On pourra toujours rétorquer que le cœur du sujet n’est pas là, ce qui est assurément vrai : Silence ne s’intéresse pas à la confrontation de deux cultures, mais au rapport d’un être à sa propre culture. La béance n’en demeure pas moins réelle. Au terme du voyage intérieur du père Rodrigues s’opère une transformation, un réapprentissage, où il est question de se renier aux yeux des autres pour comprendre l’essence véritable de la foi : qu’elle existe par soi, s’exerce pour soi, et ne saurait se résumer à des icônes, des images. De fait, le silence du titre ne renvoie plus tant à celui d’un Dieu hypothétique, qu’à la ferveur muette d’une croyance qui ne se dit plus, ne se clame plus comme telle, mais se vit d’autant plus. Le film semble alors trouver son propre remède : à défaut de présenter de manière convaincante la culture de l’autre et l’impasse du principe évangélisateur, il invite à une spiritualité personnelle, débarrassée de toute volonté expansionniste, de toute manifestation extérieure. Or, de ce point de vue, l’ultime plan de Silence est un aveu d’échec, puisque Scorsese s’en remet précisément à un symbole matériel, un signe du visible, comme preuve de la survivance intérieure d’une foi. C’est tout le paradoxe de cette œuvre boiteuse et tourmentée qui rallie, à un geste intime de cinéaste, des questionnements toujours plus actuels.

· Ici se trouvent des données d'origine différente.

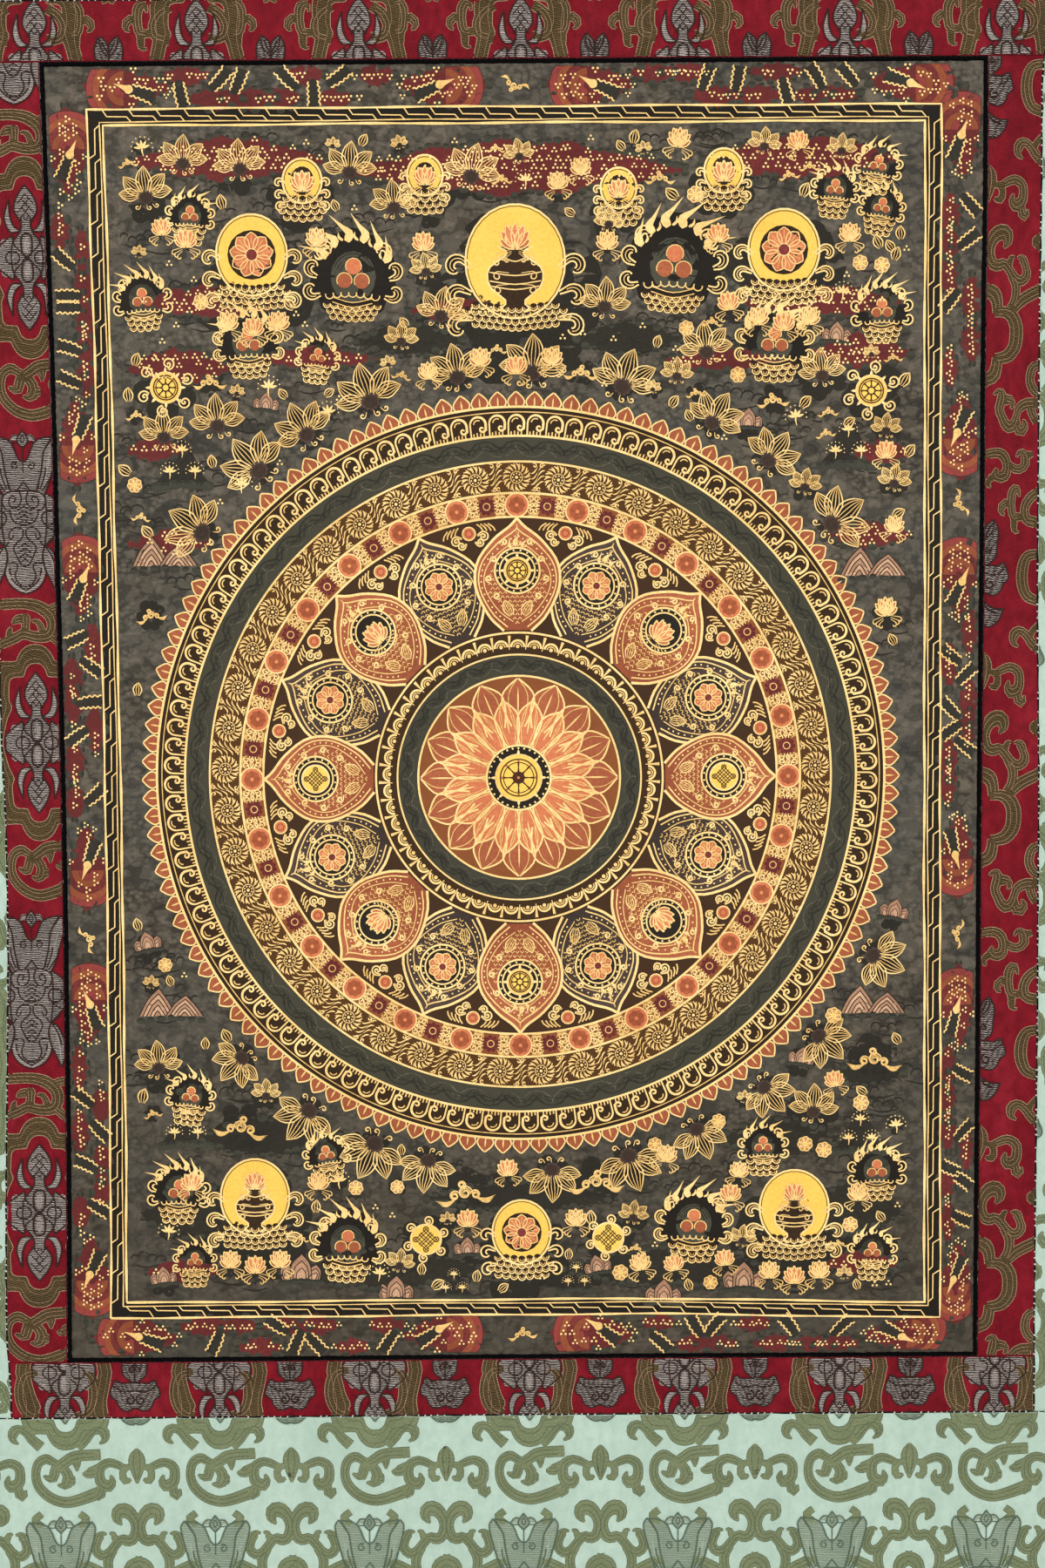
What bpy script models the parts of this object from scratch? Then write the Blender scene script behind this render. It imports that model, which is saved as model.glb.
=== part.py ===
"""Thangka scroll painting: a painted cotton cloth in a sewn brocade mount.

Metres, +Z up. The front faces -Y and the back of the heading lies in the plane y = 0.
The origin is the middle of the top edge, at the back, where the scroll is held.
"""

import math

import bmesh
import bpy
from mathutils import Vector

# Driving sizes of the flat cloth
PICTURE_WIDTH = 0.520
PICTURE_HEIGHT = 0.730
EDGING_WIDTH = 0.0036
BORDER_WIDTH = 0.033
SIDE_WIDTH = 0.075
HEADING_HEIGHT = 0.150
FOOT_HEIGHT = 0.220
SIDE_HEM = 0.012
TOP_HEM = 0.030
SEAM_GAP = 0.0003

CANVAS_THICKNESS = 0.0012
BROCADE_THICKNESS = 0.0015
EDGING_THICKNESS = 0.0030
HEM_THICKNESS = 0.0030
HEM_STEP = 0.002
EDGING_PROUD = 0.0008
EDGING_ROUNDING = 0.0011

MESH_STEP = 0.027

# Levels and widths that follow from them: x to the right of the middle, z down from the top edge
EDGING_HALF_WIDTH = PICTURE_WIDTH / 2 + SEAM_GAP + EDGING_WIDTH
BORDER_HALF_WIDTH = EDGING_HALF_WIDTH + SEAM_GAP + BORDER_WIDTH
SCROLL_HALF_WIDTH = BORDER_HALF_WIDTH + SEAM_GAP + SIDE_WIDTH
BORDER_TOP = -HEADING_HEIGHT - SEAM_GAP
EDGING_TOP = BORDER_TOP - BORDER_WIDTH - SEAM_GAP
PICTURE_TOP = EDGING_TOP - EDGING_WIDTH - SEAM_GAP
PICTURE_BOTTOM = PICTURE_TOP - PICTURE_HEIGHT
EDGING_BOTTOM = PICTURE_BOTTOM - SEAM_GAP - EDGING_WIDTH
BORDER_BOTTOM = EDGING_BOTTOM - SEAM_GAP - BORDER_WIDTH
FOOT_TOP = BORDER_BOTTOM - SEAM_GAP
SCROLL_BOTTOM = FOOT_TOP - FOOT_HEIGHT
PICTURE_MIDDLE = (PICTURE_TOP + PICTURE_BOTTOM) / 2

# How the cloth hangs. Each swell stands forward of the flat cloth, fading over its reach.
SWELLS = (
    # middle x, middle z, reach x, reach z, rise
    dict(x=0.00, z=-0.500, reach_x=0.340, reach_z=0.260, rise=0.0034),  # belly of the painted cloth
    dict(x=0.08, z=-0.255, reach_x=0.420, reach_z=0.050, rise=0.0014),  # upper wave left by rolling
    dict(x=-0.05, z=-0.455, reach_x=0.460, reach_z=0.052, rise=0.0012),  # middle wave left by rolling
    dict(x=0.03, z=-0.730, reach_x=0.480, reach_z=0.060, rise=0.0016),  # wave below the medallion's heart
    dict(x=-0.22, z=-0.900, reach_x=0.150, reach_z=0.080, rise=0.0018),  # lower left slack
    dict(x=0.24, z=-0.840, reach_x=0.120, reach_z=0.110, rise=0.0015),  # lower right slack
    dict(x=-0.34, z=-0.640, reach_x=0.045, reach_z=0.150, rise=0.0024),  # left side panel billows
    dict(x=0.34, z=-0.430, reach_x=0.045, reach_z=0.130, rise=0.0020),  # right side panel billows
    dict(x=0.00, z=-1.120, reach_x=0.260, reach_z=0.060, rise=0.0040),  # foot stands off the wall
    dict(x=-0.37, z=-1.175, reach_x=0.090, reach_z=0.120, rise=0.0085),  # left foot corner curls
    dict(x=0.37, z=-1.175, reach_x=0.080, reach_z=0.100, rise=0.0060),  # right foot corner curls
)
FLAT_TO = -0.040
FREE_FROM = -0.130

# The seams beside the picture draw in between its top and bottom, the left one most
LEFT_DRAW_IN = 0.0036
RIGHT_DRAW_IN = 0.0006

COLOURS = {
    "picture": ((0.16, 0.13, 0.085), 0.60),
    "edging": ((0.006, 0.006, 0.007), 0.85),
    "red_brocade": ((0.21, 0.015, 0.024), 0.55),
    "mint_brocade": ((0.50, 0.62, 0.54), 0.60),
}


def smooth_step(low, high, value):
    t = min(1.0, max(0.0, (value - low) / (high - low)))
    return t * t * (3 - 2 * t)


def forward(x, z):
    """How far the hanging cloth stands forward of the flat one."""
    rise = sum(
        s["rise"] * math.exp(-(((x - s["x"]) / s["reach_x"]) ** 2) - ((z - s["z"]) / s["reach_z"]) ** 2)
        for s in SWELLS
    )
    return rise * (1 - smooth_step(FREE_FROM, FLAT_TO, z))


def drawn_in(x, z):
    """Sideways shift of a point of the flat cloth towards the middle."""
    along = (z - PICTURE_MIDDLE) / (PICTURE_HEIGHT / 2)
    bow = max(0.0, 1 - along * along)
    across = max(-1.0, min(1.0, x / EDGING_HALF_WIDTH))
    most = LEFT_DRAW_IN if x < 0 else RIGHT_DRAW_IN
    return -most * bow * across


def hang(x, z):
    """Where a point of the flat cloth's front lies on the hanging scroll."""
    return Vector((x + drawn_in(x, z), -HEM_THICKNESS - forward(x, z), z))


def levels(low, high, hem_low=0.0, hem_high=0.0):
    """Mesh lines from low to high: even steps, and a close pair where a hem ends."""
    inner_low = low + hem_low
    inner_high = high - hem_high
    found = [low] if hem_low else []
    if hem_low:
        found.append(inner_low - HEM_STEP)
    steps = max(1, round((inner_high - inner_low) / MESH_STEP))
    found += [inner_low + (inner_high - inner_low) * i / steps for i in range(steps + 1)]
    if hem_high:
        found += [inner_high + HEM_STEP, high]
    return found


def cloth(name, look, x_range, z_range, hems=(0, 0, 0, 0), thickness=BROCADE_THICKNESS):
    """One cut cloth as a hanging sheet. hems are widths at the left, right, bottom and top edges."""
    left, right, bottom, top = hems
    columns = levels(*x_range, left, right)
    rows = levels(*z_range, bottom, top)
    bm = bmesh.new()
    bmesh.ops.create_grid(bm, x_segments=len(columns) - 1, y_segments=len(rows) - 1, size=1.0)
    bm.verts.ensure_lookup_table()
    hem_weight = []
    for index, vert in enumerate(bm.verts):
        x = columns[index % len(columns)]
        z = rows[index // len(columns)]
        in_hem = (
            (left and x <= x_range[0] + left - HEM_STEP / 2)
            or (right and x >= x_range[1] - right + HEM_STEP / 2)
            or (bottom and z <= z_range[0] + bottom - HEM_STEP / 2)
            or (top and z >= z_range[1] - top + HEM_STEP / 2)
        )
        hem_weight.append(1.0 if in_hem else thickness / HEM_THICKNESS)
        vert.co = hang(x, z)
    mesh = bpy.data.meshes.new(name)
    bm.to_mesh(mesh)
    bm.free()
    obj = place(name, mesh, look)
    group = obj.vertex_groups.new(name="thickness")
    for index, weight in enumerate(hem_weight):
        group.add([index], weight, "REPLACE")
    solidify = obj.modifiers.new("cloth", "SOLIDIFY")
    solidify.thickness = HEM_THICKNESS
    solidify.offset = -1.0
    solidify.vertex_group = group.name
    return obj


def edging(name, x_range, z_range):
    """One strip of the black edging: a soft rounded strip that stands a little proud of the cloth."""
    columns = levels(*x_range)
    rows = levels(*z_range)
    bm = bmesh.new()
    bmesh.ops.create_grid(bm, x_segments=len(columns) - 1, y_segments=len(rows) - 1, size=1.0)
    bm.verts.ensure_lookup_table()
    for index, vert in enumerate(bm.verts):
        vert.co = hang(columns[index % len(columns)], rows[index // len(columns)])
        vert.co.y -= EDGING_PROUD
    mesh = bpy.data.meshes.new(name)
    bm.to_mesh(mesh)
    bm.free()
    obj = place(name, mesh, "edging")
    solidify = obj.modifiers.new("strip", "SOLIDIFY")
    solidify.thickness = EDGING_THICKNESS
    solidify.offset = -1.0
    rounding = obj.modifiers.new("rounding", "BEVEL")
    rounding.width = EDGING_ROUNDING
    rounding.segments = 2
    rounding.limit_method = "ANGLE"
    rounding.angle_limit = math.radians(60)
    return obj


def place(name, mesh, look):
    """A new object with its own material, in the scroll's collection."""
    obj = bpy.data.objects.new(name, mesh)
    colour, roughness = COLOURS[look]
    material = bpy.data.materials.new(name)
    material.use_nodes = True
    shader = material.node_tree.nodes["Principled BSDF"]
    shader.inputs["Base Color"].default_value = (*colour, 1.0)
    shader.inputs["Roughness"].default_value = roughness
    shader.inputs["Metallic"].default_value = 0.0
    mesh.materials.append(material)
    mesh.shade_smooth()
    bpy.data.collections["thangka_scroll"].objects.link(obj)
    return obj


def make_picture():
    half = PICTURE_WIDTH / 2
    cloth("picture", "picture", (-half, half), (PICTURE_BOTTOM, PICTURE_TOP), thickness=CANVAS_THICKNESS)


def make_edging():
    """Upright strips between the two level ones, which run to the corners."""
    inner = PICTURE_WIDTH / 2 + SEAM_GAP
    outer = EDGING_HALF_WIDTH
    upright = (PICTURE_BOTTOM, PICTURE_TOP)
    edging("edging_left", (-outer, -inner), upright)
    edging("edging_right", (inner, outer), upright)
    edging("edging_top", (-outer, outer), (PICTURE_TOP + SEAM_GAP, EDGING_TOP))
    edging("edging_bottom", (-outer, outer), (EDGING_BOTTOM, PICTURE_BOTTOM - SEAM_GAP))


def make_border():
    """The red brocade: uprights as long as the edged picture, level strips across them."""
    inner = EDGING_HALF_WIDTH + SEAM_GAP
    outer = BORDER_HALF_WIDTH
    upright = (EDGING_BOTTOM, EDGING_TOP)
    cloth("border_left", "red_brocade", (-outer, -inner), upright)
    cloth("border_right", "red_brocade", (inner, outer), upright)
    cloth("border_top", "red_brocade", (-outer, outer), (EDGING_TOP + SEAM_GAP, BORDER_TOP))
    cloth("border_bottom", "red_brocade", (-outer, outer), (BORDER_BOTTOM, EDGING_BOTTOM - SEAM_GAP))


def make_mount_cloths():
    """The pale outer brocade: two side panels between the heading and the foot, hemmed outside."""
    inner = BORDER_HALF_WIDTH + SEAM_GAP
    outer = SCROLL_HALF_WIDTH
    upright = (BORDER_BOTTOM, BORDER_TOP)
    cloth("side_left", "mint_brocade", (-outer, -inner), upright, hems=(SIDE_HEM, 0, 0, 0))
    cloth("side_right", "mint_brocade", (inner, outer), upright, hems=(0, SIDE_HEM, 0, 0))
    cloth(
        "heading",
        "mint_brocade",
        (-outer, outer),
        (BORDER_TOP + SEAM_GAP, 0.0),
        hems=(SIDE_HEM, SIDE_HEM, 0, TOP_HEM),
    )
    cloth(
        "foot",
        "mint_brocade",
        (-outer, outer),
        (SCROLL_BOTTOM, FOOT_TOP),
        hems=(SIDE_HEM, SIDE_HEM, SIDE_HEM, 0),
    )


def main():
    for obj in list(bpy.data.objects):
        bpy.data.objects.remove(obj)
    collection = bpy.data.collections.new("thangka_scroll")
    bpy.context.scene.collection.children.link(collection)
    make_picture()
    make_edging()
    make_border()
    make_mount_cloths()


main()
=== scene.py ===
from math import ceil, copysign, cos, hypot, pi, radians, sin, tan
import bpy
import numpy as np
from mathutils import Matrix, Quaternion, Vector


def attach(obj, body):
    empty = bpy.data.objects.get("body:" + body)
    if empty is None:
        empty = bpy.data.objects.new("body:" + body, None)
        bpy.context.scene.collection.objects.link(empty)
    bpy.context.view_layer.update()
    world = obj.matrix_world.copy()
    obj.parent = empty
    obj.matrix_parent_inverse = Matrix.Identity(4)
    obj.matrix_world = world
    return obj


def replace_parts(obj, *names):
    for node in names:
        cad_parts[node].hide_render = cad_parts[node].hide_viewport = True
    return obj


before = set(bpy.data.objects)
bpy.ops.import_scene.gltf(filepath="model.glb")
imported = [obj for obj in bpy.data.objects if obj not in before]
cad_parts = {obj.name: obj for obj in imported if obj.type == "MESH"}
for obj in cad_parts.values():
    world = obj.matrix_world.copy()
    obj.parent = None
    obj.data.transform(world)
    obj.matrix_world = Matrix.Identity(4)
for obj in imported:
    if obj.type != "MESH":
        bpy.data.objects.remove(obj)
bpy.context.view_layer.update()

mm = 0.001

# the cut cloth and how it hangs, in millimetres: x to the right of the middle, z up from the top edge
cut = {
    "pictureWidth": 520, "pictureHeight": 730, "edging": 3.6, "border": 33, "side": 75,
    "heading": 150, "foot": 220, "sideHem": 12, "topHem": 30, "gap": 0.3,
    "canvas": 1.2, "brocade": 1.5, "hemThick": 3.0,
    "under": 1.4,                                        # how far the picture lies under its edging
    "hemStep": 0.8, "foldDrop": 0.7, "foldReach": 0.8,   # hems turn over softly at their folds
}
pictureHalf = cut["pictureWidth"] / 2
edgingHalf = pictureHalf + cut["gap"] + cut["edging"]
borderHalf = edgingHalf + cut["gap"] + cut["border"]
scrollHalf = borderHalf + cut["gap"] + cut["side"]
borderTop = -cut["heading"] - cut["gap"]
edgingTop = borderTop - cut["border"] - cut["gap"]
pictureTop = edgingTop - cut["edging"] - cut["gap"]
pictureBottom = pictureTop - cut["pictureHeight"]
edgingBottom = pictureBottom - cut["gap"] - cut["edging"]
borderBottom = edgingBottom - cut["gap"] - cut["border"]
footTop = borderBottom - cut["gap"]
scrollBottom = footTop - cut["foot"]
pictureMiddle = (pictureTop + pictureBottom) / 2

hanging = {
    # middle x, middle z, reach x, reach z, rise
    "swells": (
        (0, -500, 340, 260, 3.4), (80, -255, 420, 50, 1.4), (-50, -455, 460, 52, 1.2),
        (30, -730, 480, 60, 1.6), (-220, -900, 150, 80, 1.8), (240, -840, 120, 110, 1.5),
        (-340, -640, 45, 150, 2.4), (340, -430, 45, 130, 2.0), (0, -1120, 260, 60, 4.0),
        (-370, -1175, 90, 120, 8.5), (370, -1175, 80, 100, 6.0),
    ),
    "flatTo": -40, "freeFrom": -130,
    "leftDrawIn": 3.6, "rightDrawIn": 0.6,
    # how far the sewn lines beside the red cloth stand off, then each shift and the heights it comes between
    "leftSeam": (1.8, (-3.6, -850, -660), (1.4, -610, -560)), "rightSeam": (-0.5, (-2.8, -620, -450)),
    "seamFrom": (-940, -900), "seamTo": (-200, -160), "seamFades": 370,
    "puckerRise": 0.2, "puckerReach": 9.0,     # small pleats that the stitching pulls in
    "grooveDepth": 0.55, "grooveReach": 1.3,    # each cloth turns down into its seam
    "rollWaves": 0.13,                          # short waves left by rolling the scroll
}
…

(1) De ce fait, la lecture de La supercherie dévoilée : une réfutation du catholicisme au Japon au XVIIe siècle (Jacques Proust, éditions Chandeigne, 2013) apparaît comme un précieux pendant au film. D’un côté, une fiction modelée sur une conviction personnelle ; de l’autre, un travail d’historien reposant autant sur des faits que des déductions. A l’arrivée, deux visions incompatibles d’un même homme, qui interrogent sur une certaine aporie du réel, ne laissant qu’une seule certitude : le père Ferreira aura emporté son secret avec lui.